I don't like that situation, I'd much prefer that the boss's illusions were true. Sometimes maybe it is, and that's good. Other times it's a tight market for employers, and they can't afford to pass up too many good and available employees to find enough people who fulfill the diversity goals. Hopefully that will change over time.
One of the purest meritocracy examples I've heard of is the practice of doing blind auditions for major orchestras - the candidates play behind a cloth, so the reviewers have zero knowledge of their sex, race, ethnicity, sexual orientation, appearance, etc. This was demanded of them back in the 60's and 70's. However this process has consistently resulted in greatly disproportionate hiring of Asians, slightly disproportionate hiring of whites, and too few Latin and Black hirings - compared to the overall population.
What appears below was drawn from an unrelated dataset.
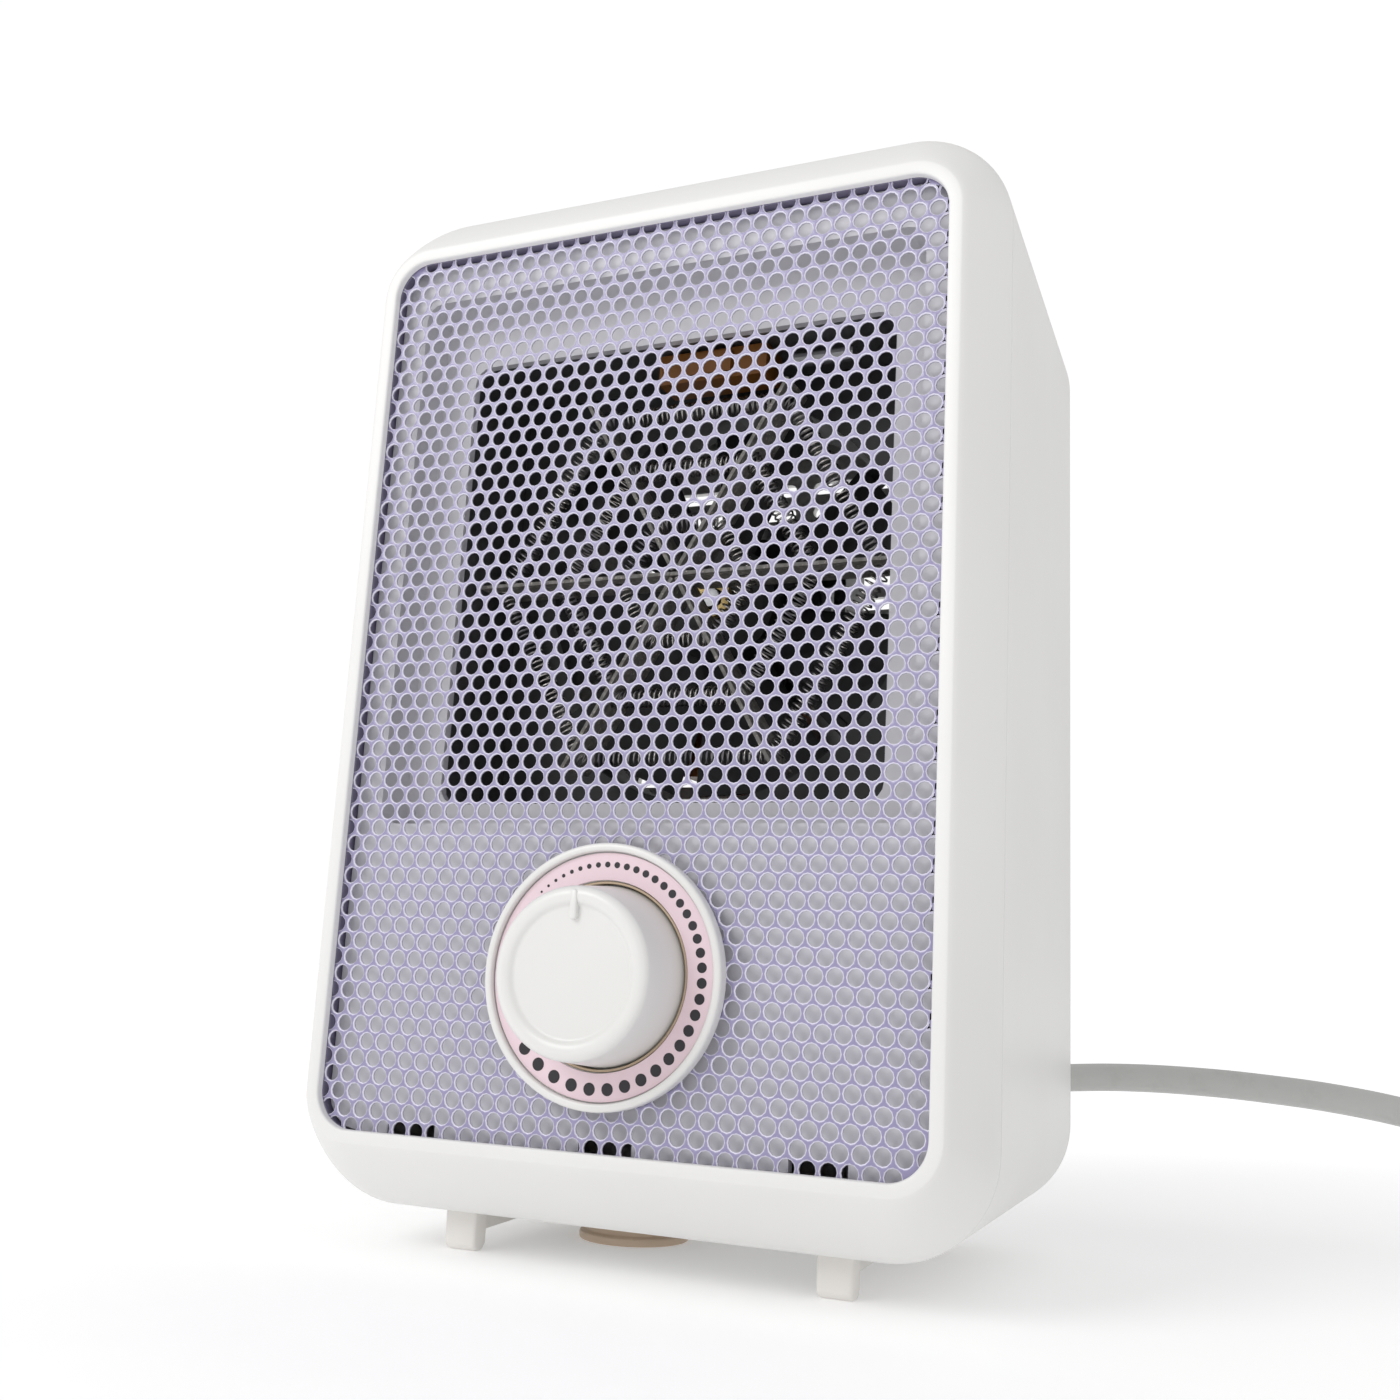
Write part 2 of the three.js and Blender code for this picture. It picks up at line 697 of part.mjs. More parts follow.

Of course, talented musicians in different groups may be attracted more or less to classical music for their expression. But to fix that, the major orchestras in the US have abandoned blind auditions, so they can deliberately choose certain groups more often and be socially accountable. The assertion is that top musicians are so close that they are functionally indistinguishable - but they have been being distinguished for many years without any prejudice involved at all, so the new paradigm is to deliberately distinguish so as to meet diversity goals. I am not that much into US orchestras, so it doesn't matter a lot to me, but it's objective evidence that Kendi is wrong in asserting that the ONLY explanation for different outcomes is racial discrimination. This practice may still be justified in the big picture, but not on the basis that it's *reducing* discrimination and bias, but rather on the basis that it is practicing "positive discrimination" (as the AA concept is sometimes referred to in England). That is, a major improvement in social justice (represented by the proxy of proportionate hiring) may arguably be more important than the minor hit to merit. However, I wonder if there is any dynamic here which will ensure that the hit to merit really is only minor.